By Susan McAninch
Susan Mcaninch is a retired social worker and psychotherapist.
“I don’t think you’ve heard a word I said.”
Here is another familiar refrain you get when you are not listening: “You just don’t understand.”
Most of us consider listening a fundamental tool in healthy relationships, meaningful communication and civil discourse. And not listening leads to much of the misunderstanding and conflict we have in our lives and in our world.
At its finest, listening is about understanding in a way that the other person feels heard. We listen to understand.
Given that listening is such a universal and basic communication tool, why do so many of us blow it, either by our own admission or by the way others respond to us.
For starters, listening is a learned skill, and effective listening is sometimes counterintuitive. For example, it is normal and healthy to be assertive about getting our own needs met, but it is a death knell for effective listening when we chronically interrupt others in order to focus on ourselves and our own needs.
Sometimes interrupting others is nothing more than misplaced enthusiasm, but other times, it represents a power grab, competitiveness, and a need to exert control. Either way, the message is that you are more interested in listening to yourself than to the other person.
Do you want to master the art of listening? Begin by making an active decision to make listening your goal. Make a conscious effort to listen with no other intention than listening.
Create an environment that is conducive to listening. Sit down. Eliminate distractions by turning off your phone, your computer, your TV. Ensure privacy. Find a space where you will not be interrupted by others.
Stop talking. Learn to embrace silence, your own and the speaker’s. Do not rush to fill a silence. Catch yourself when you interrupt; apologize.
Stay focused, avoiding the temptation to prepare mentally for your immediate reply, such as a brilliant pearl of wisdom, a fix, or advice.
Notice body language and tone of voice, yours and the speaker’s. Nonverbal communication, both ways, is just as important as words.
Do give visual and oral encouragement that show you are listening. Lean in slightly; make some eye contact (not constant eye contact, which is uncomfortable for all); nod your head. Periodically, use words such as “yes,” “mmm,” “uh-huh.”

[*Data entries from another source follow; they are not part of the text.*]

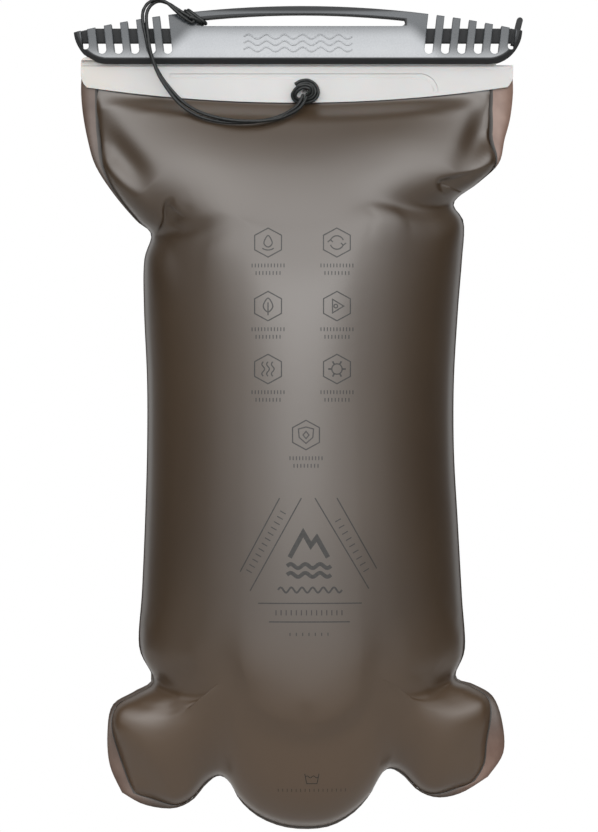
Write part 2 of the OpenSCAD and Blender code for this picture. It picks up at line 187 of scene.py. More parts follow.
class Nodes:
    """A material's node tree with short calls for the nodes used here."""

    def __init__(self, name):
        self.material = bpy.data.materials.new(name)
        self.material.use_nodes = True
        self.tree = self.material.node_tree
        self.shader = self.tree.nodes["Principled BSDF"]
        self.output = self.tree.nodes["Material Output"]

    def node(self, kind, **values):
        made = self.tree.nodes.new(kind)
        for key, value in values.items():
            if hasattr(made, key):
                setattr(made, key, value)
            else:
                made.inputs[key.replace("_", " ")].default_value = value
        return made

    def link(self, a, b):
        self.tree.links.new(a, b)

    def place(self, stretch=(1, 1, 1)):
        coords = self.node("ShaderNodeTexCoord")
        mapping = self.node("ShaderNodeMapping")
        mapping.inputs["Scale"].default_value = stretch
        self.link(coords.outputs["Object"], mapping.inputs["Vector"])
        return mapping.outputs["Vector"]

    def noise(self, scale, detail=3.0, rough=0.5, stretch=(1, 1, 1)):
        n = self.node("ShaderNodeTexNoise")
        n.inputs["Scale"].default_value = scale
        n.inputs["Detail"].default_value = detail
        n.inputs["Roughness"].default_value = rough
        self.link(self.place(stretch), n.inputs["Vector"])
        return n.outputs["Fac"]

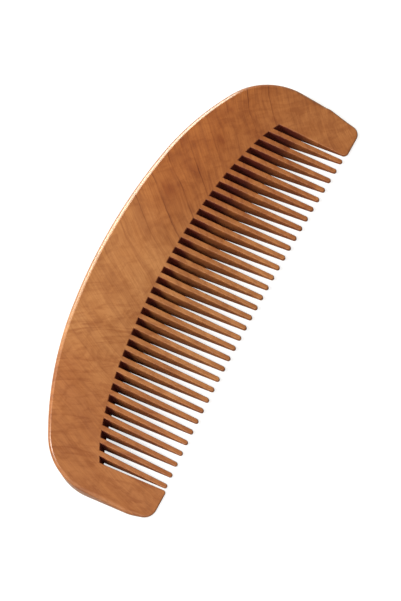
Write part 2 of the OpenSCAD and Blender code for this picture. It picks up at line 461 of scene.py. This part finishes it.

Check for understanding when it feels appropriate, by repeating back to the person what you hear him saying. You want to be sure that you what you hear matches what he means to say.
When listening evolves into two-way communication, be careful about making judgments or giving advice. There is no need to rush to agree or disagree. Use open-ended questions rather than drawing conclusions.
Helping the speaker achieve a higher level of clarity for himself is the goal of questions.
Not every verbal exchange requires the same level of listening concentration. But every act of listening deserves the expression of your best self.